American baseball player (born 1967)

Michael Elmo James (born August 15, 1967) is an American former professional baseball pitcher. He played in Major League Baseball (MLB) for the California / Anaheim Angels, St. Louis Cardinals and Colorado Rockies.

==Amateur career==
Mike James played junior college baseball at Lurleen B. Wallace Community College. On June 2, 1987, he was drafted by the Los Angeles Dodgers in the 43rd round of the 1987 MLB draft. James signed with the Dodgers on May 21, 1988.

==Professional career==
===California Angels===
On October 26, 1993, Mike James was traded by the Los Angeles Dodgers to the California Angels for outfielder Reggie Williams. James pitched in the Angels organization from 1994 to 1999 where he achieved his most success as a relief pitcher. He appeared in a total of 184 games with the Angels and compiled a 13–10 record with 9 saves and 3.42 ERA.

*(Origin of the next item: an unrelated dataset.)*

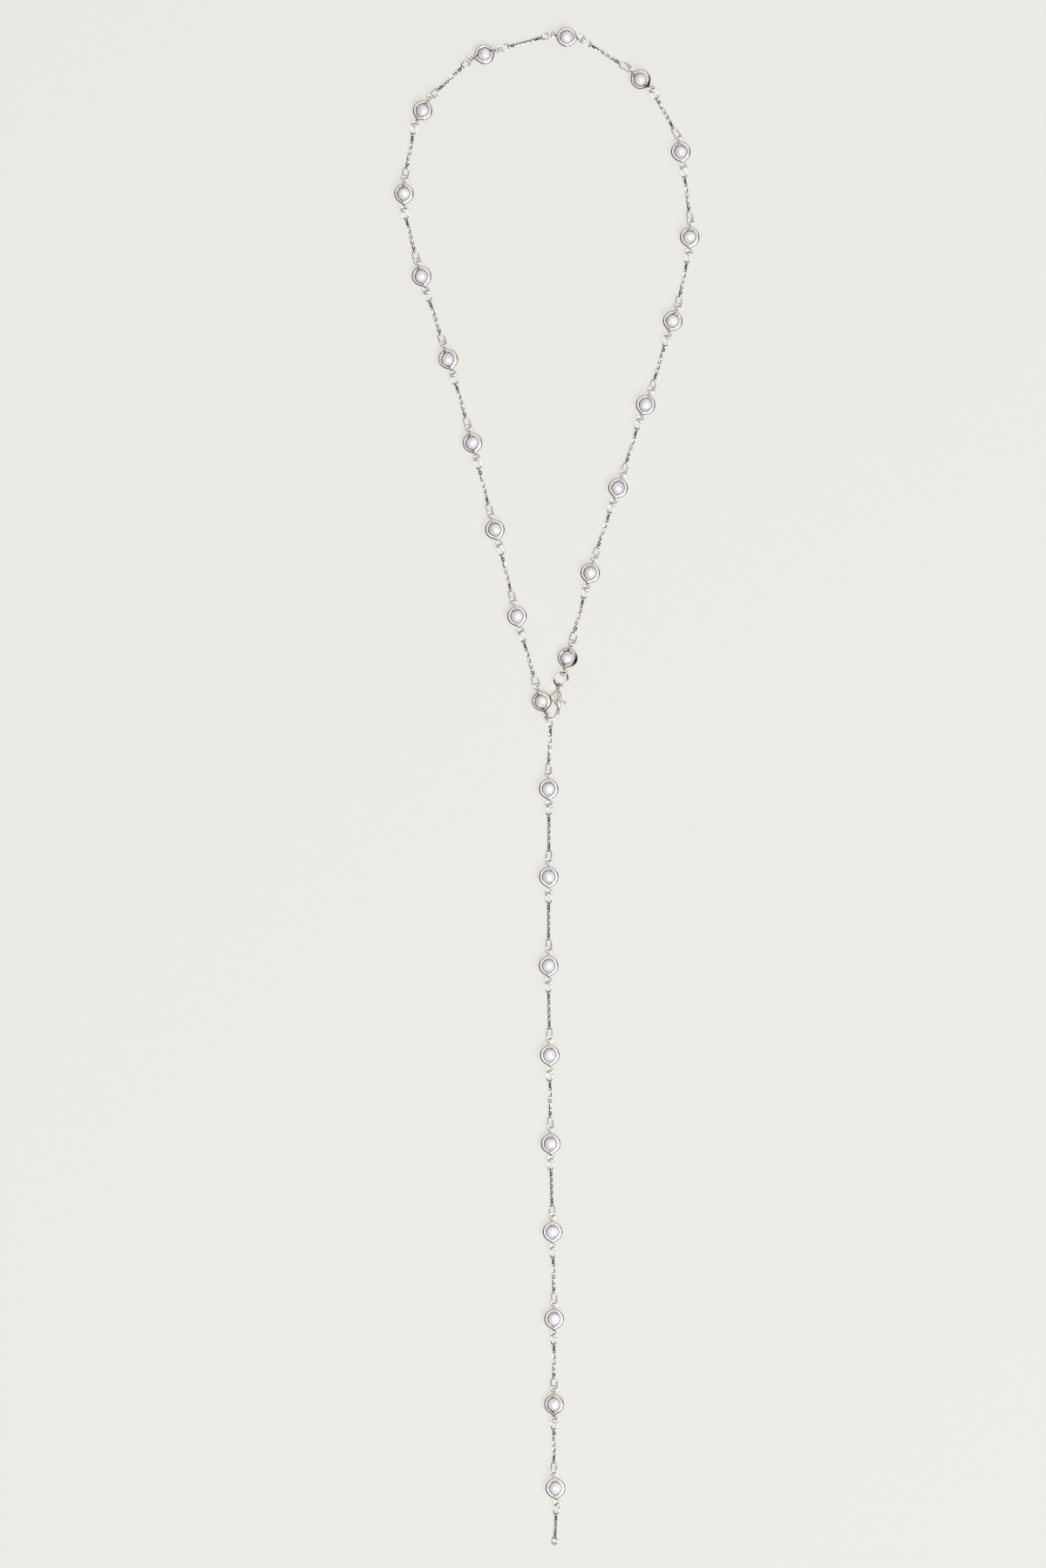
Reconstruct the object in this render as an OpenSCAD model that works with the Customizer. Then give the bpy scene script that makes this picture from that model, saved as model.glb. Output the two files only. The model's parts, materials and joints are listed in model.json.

James was released by the Angels on September 7, 1999, and did not pitch that year as he had elbow and shoulder surgery.

===St. Louis Cardinals===
On October 15, 1999, James signed with the St. Louis Cardinals. In 2000, he pitched in 51 games and had a 2–2 record with 2 saves, 3.16 ERA, in 51.1 innings pitched. He became a free agent on November 5, 2001.

===Colorado Rockies===
On January 29, 2002, James signed with the Colorado Rockies.